==== DATASET SECTION

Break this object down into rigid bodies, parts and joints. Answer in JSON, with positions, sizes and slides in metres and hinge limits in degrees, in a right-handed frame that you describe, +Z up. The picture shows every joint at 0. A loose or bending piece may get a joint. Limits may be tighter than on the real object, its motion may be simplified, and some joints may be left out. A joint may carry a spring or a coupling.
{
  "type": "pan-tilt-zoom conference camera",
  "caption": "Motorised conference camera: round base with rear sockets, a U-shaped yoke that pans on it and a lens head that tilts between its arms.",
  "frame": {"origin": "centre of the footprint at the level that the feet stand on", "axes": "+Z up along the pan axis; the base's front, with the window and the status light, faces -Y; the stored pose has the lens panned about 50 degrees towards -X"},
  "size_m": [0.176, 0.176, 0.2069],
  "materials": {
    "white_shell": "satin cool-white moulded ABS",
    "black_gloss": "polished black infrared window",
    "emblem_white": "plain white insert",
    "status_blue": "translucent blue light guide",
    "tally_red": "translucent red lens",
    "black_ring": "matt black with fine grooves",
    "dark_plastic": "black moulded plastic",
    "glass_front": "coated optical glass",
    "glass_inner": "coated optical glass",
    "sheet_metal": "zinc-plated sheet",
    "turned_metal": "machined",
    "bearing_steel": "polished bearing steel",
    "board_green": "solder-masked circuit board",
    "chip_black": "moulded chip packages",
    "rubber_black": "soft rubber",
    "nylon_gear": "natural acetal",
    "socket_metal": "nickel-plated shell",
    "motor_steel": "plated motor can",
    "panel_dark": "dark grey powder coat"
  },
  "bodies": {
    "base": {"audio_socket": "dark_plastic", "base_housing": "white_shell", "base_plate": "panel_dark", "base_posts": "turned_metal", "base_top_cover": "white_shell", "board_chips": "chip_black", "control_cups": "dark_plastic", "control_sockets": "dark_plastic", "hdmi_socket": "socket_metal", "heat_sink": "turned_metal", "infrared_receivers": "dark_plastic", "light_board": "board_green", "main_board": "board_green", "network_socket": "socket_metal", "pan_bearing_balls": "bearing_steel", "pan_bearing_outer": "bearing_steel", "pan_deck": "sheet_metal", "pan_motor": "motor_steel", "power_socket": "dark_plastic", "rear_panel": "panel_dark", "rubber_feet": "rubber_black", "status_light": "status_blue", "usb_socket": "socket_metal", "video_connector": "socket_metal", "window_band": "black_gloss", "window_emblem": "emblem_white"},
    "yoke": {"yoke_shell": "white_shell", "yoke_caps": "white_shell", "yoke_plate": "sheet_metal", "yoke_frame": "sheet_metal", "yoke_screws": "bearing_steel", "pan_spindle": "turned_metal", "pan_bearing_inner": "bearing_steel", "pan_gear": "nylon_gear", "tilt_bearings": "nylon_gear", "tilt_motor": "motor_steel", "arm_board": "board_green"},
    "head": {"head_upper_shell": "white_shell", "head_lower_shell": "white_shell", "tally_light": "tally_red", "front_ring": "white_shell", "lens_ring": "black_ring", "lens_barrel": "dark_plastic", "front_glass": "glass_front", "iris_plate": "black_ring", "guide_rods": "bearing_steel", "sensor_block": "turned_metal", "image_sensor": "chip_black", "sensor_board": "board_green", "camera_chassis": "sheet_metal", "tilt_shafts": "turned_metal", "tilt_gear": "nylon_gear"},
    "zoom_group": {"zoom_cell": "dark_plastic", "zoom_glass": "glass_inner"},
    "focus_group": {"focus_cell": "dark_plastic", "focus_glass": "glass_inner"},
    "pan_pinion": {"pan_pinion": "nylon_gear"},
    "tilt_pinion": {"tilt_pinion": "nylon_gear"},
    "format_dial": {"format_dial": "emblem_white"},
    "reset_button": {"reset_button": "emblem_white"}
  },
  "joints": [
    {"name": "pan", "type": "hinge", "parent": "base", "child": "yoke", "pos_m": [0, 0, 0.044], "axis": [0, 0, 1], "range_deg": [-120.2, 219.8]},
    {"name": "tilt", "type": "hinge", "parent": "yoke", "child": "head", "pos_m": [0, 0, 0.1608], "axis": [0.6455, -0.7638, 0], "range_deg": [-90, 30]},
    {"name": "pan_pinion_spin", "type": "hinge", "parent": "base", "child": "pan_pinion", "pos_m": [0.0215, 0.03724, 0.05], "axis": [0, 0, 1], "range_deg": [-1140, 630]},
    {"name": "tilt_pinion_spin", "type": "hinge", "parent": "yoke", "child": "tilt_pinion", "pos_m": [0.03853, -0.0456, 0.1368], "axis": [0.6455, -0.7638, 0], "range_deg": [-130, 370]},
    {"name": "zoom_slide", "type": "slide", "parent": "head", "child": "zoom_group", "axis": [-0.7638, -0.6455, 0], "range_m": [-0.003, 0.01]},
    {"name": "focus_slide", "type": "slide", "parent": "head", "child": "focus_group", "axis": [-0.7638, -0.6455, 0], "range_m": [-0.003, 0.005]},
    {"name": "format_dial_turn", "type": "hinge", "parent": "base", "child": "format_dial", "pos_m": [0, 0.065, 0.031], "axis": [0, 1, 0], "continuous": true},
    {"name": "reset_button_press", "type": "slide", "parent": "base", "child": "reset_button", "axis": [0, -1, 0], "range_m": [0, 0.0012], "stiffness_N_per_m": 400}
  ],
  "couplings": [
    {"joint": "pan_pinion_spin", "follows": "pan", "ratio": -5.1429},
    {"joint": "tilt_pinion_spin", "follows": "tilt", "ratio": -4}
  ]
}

========

## [EXERCISE PROMPT]
Copy all the lines, exactly.

## [THE COMPLETED TASK]
Break this object down into rigid bodies, parts and joints. Answer in JSON, with positions, sizes and slides in metres and hinge limits in degrees, in a right-handed frame that you describe, +Z up. The picture shows every joint at 0. A loose or bending piece may get a joint. Limits may be tighter than on the real object, its motion may be simplified, and some joints may be left out. A joint may carry a spring or a coupling.
{
  "type": "pan-tilt-zoom conference camera",
  "caption": "Motorised conference camera: round base with rear sockets, a U-shaped yoke that pans on it and a lens head that tilts between its arms.",
  "frame": {"origin": "centre of the footprint at the level that the feet stand on", "axes": "+Z up along the pan axis; the base's front, with the window and the status light, faces -Y; the stored pose has the lens panned about 50 degrees towards -X"},
  "size_m": [0.176, 0.176, 0.2069],
  "materials": {
    "white_shell": "satin cool-white moulded ABS",
    "black_gloss": "polished black infrared window",
    "emblem_white": "plain white insert",
    "status_blue": "translucent blue light guide",
    "tally_red": "translucent red lens",
    "black_ring": "matt black with fine grooves",
    "dark_plastic": "black moulded plastic",
    "glass_front": "coated optical glass",
    "glass_inner": "coated optical glass",
    "sheet_metal": "zinc-plated sheet",
    "turned_metal": "machined",
    "bearing_steel": "polished bearing steel",
    "board_green": "solder-masked circuit board",
    "chip_black": "moulded chip packages",
    "rubber_black": "soft rubber",
    "nylon_gear": "natural acetal",
    "socket_metal": "nickel-plated shell",
    "motor_steel": "plated motor can",
    "panel_dark": "dark grey powder coat"
  },
  "bodies": {
    "base": {"audio_socket": "dark_plastic", "base_housing": "white_shell", "base_plate": "panel_dark", "base_posts": "turned_metal", "base_top_cover": "white_shell", "board_chips": "chip_black", "control_cups": "dark_plastic", "control_sockets": "dark_plastic", "hdmi_socket": "socket_metal", "heat_sink": "turned_metal", "infrared_receivers": "dark_plastic", "light_board": "board_green", "main_board": "board_green", "network_socket": "socket_metal", "pan_bearing_balls": "bearing_steel", "pan_bearing_outer": "bearing_steel", "pan_deck": "sheet_metal", "pan_motor": "motor_steel", "power_socket": "dark_plastic", "rear_panel": "panel_dark", "rubber_feet": "rubber_black", "status_light": "status_blue", "usb_socket": "socket_metal", "video_connector": "socket_metal", "window_band": "black_gloss", "window_emblem": "emblem_white"},
    "yoke": {"yoke_shell": "white_shell", "yoke_caps": "white_shell", "yoke_plate": "sheet_metal", "yoke_frame": "sheet_metal", "yoke_screws": "bearing_steel", "pan_spindle": "turned_metal", "pan_bearing_inner": "bearing_steel", "pan_gear": "nylon_gear", "tilt_bearings": "nylon_gear", "tilt_motor": "motor_steel", "arm_board": "board_green"},
    "head": {"head_upper_shell": "white_shell", "head_lower_shell": "white_shell", "tally_light": "tally_red", "front_ring": "white_shell", "lens_ring": "black_ring", "lens_barrel": "dark_plastic", "front_glass": "glass_front", "iris_plate": "black_ring", "guide_rods": "bearing_steel", "sensor_block": "turned_metal", "image_sensor": "chip_black", "sensor_board": "board_green", "camera_chassis": "sheet_metal", "tilt_shafts": "turned_metal", "tilt_gear": "nylon_gear"},
    "zoom_group": {"zoom_cell": "dark_plastic", "zoom_glass": "glass_inner"},
    "focus_group": {"focus_cell": "dark_plastic", "focus_glass": "glass_inner"},
    "pan_pinion": {"pan_pinion": "nylon_gear"},
    "tilt_pinion": {"tilt_pinion": "nylon_gear"},
    "format_dial": {"format_dial": "emblem_white"},
    "reset_button": {"reset_button": "emblem_white"}
  },
  "joints": [
    {"name": "pan", "type": "hinge", "parent": "base", "child": "yoke", "pos_m": [0, 0, 0.044], "axis": [0, 0, 1], "range_deg": [-120.2, 219.8]},
    {"name": "tilt", "type": "hinge", "parent": "yoke", "child": "head", "pos_m": [0, 0, 0.1608], "axis": [0.6455, -0.7638, 0], "range_deg": [-90, 30]},
    {"name": "pan_pinion_spin", "type": "hinge", "parent": "base", "child": "pan_pinion", "pos_m": [0.0215, 0.03724, 0.05], "axis": [0, 0, 1], "range_deg": [-1140, 630]},
    {"name": "tilt_pinion_spin", "type": "hinge", "parent": "yoke", "child": "tilt_pinion", "pos_m": [0.03853, -0.0456, 0.1368], "axis": [0.6455, -0.7638, 0], "range_deg": [-130, 370]},
    {"name": "zoom_slide", "type": "slide", "parent": "head", "child": "zoom_group", "axis": [-0.7638, -0.6455, 0], "range_m": [-0.003, 0.01]},
    {"name": "focus_slide", "type": "slide", "parent": "head", "child": "focus_group", "axis": [-0.7638, -0.6455, 0], "range_m": [-0.003, 0.005]},
    {"name": "format_dial_turn", "type": "hinge", "parent": "base", "child": "format_dial", "pos_m": [0, 0.065, 0.031], "axis": [0, 1, 0], "continuous": true},
    {"name": "reset_button_press", "type": "slide", "parent": "base", "child": "reset_button", "axis": [0, -1, 0], "range_m": [0, 0.0012], "stiffness_N_per_m": 400}
  ],
  "couplings": [
    {"joint": "pan_pinion_spin", "follows": "pan", "ratio": -5.1429},
    {"joint": "tilt_pinion_spin", "follows": "tilt", "ratio": -4}
  ]
}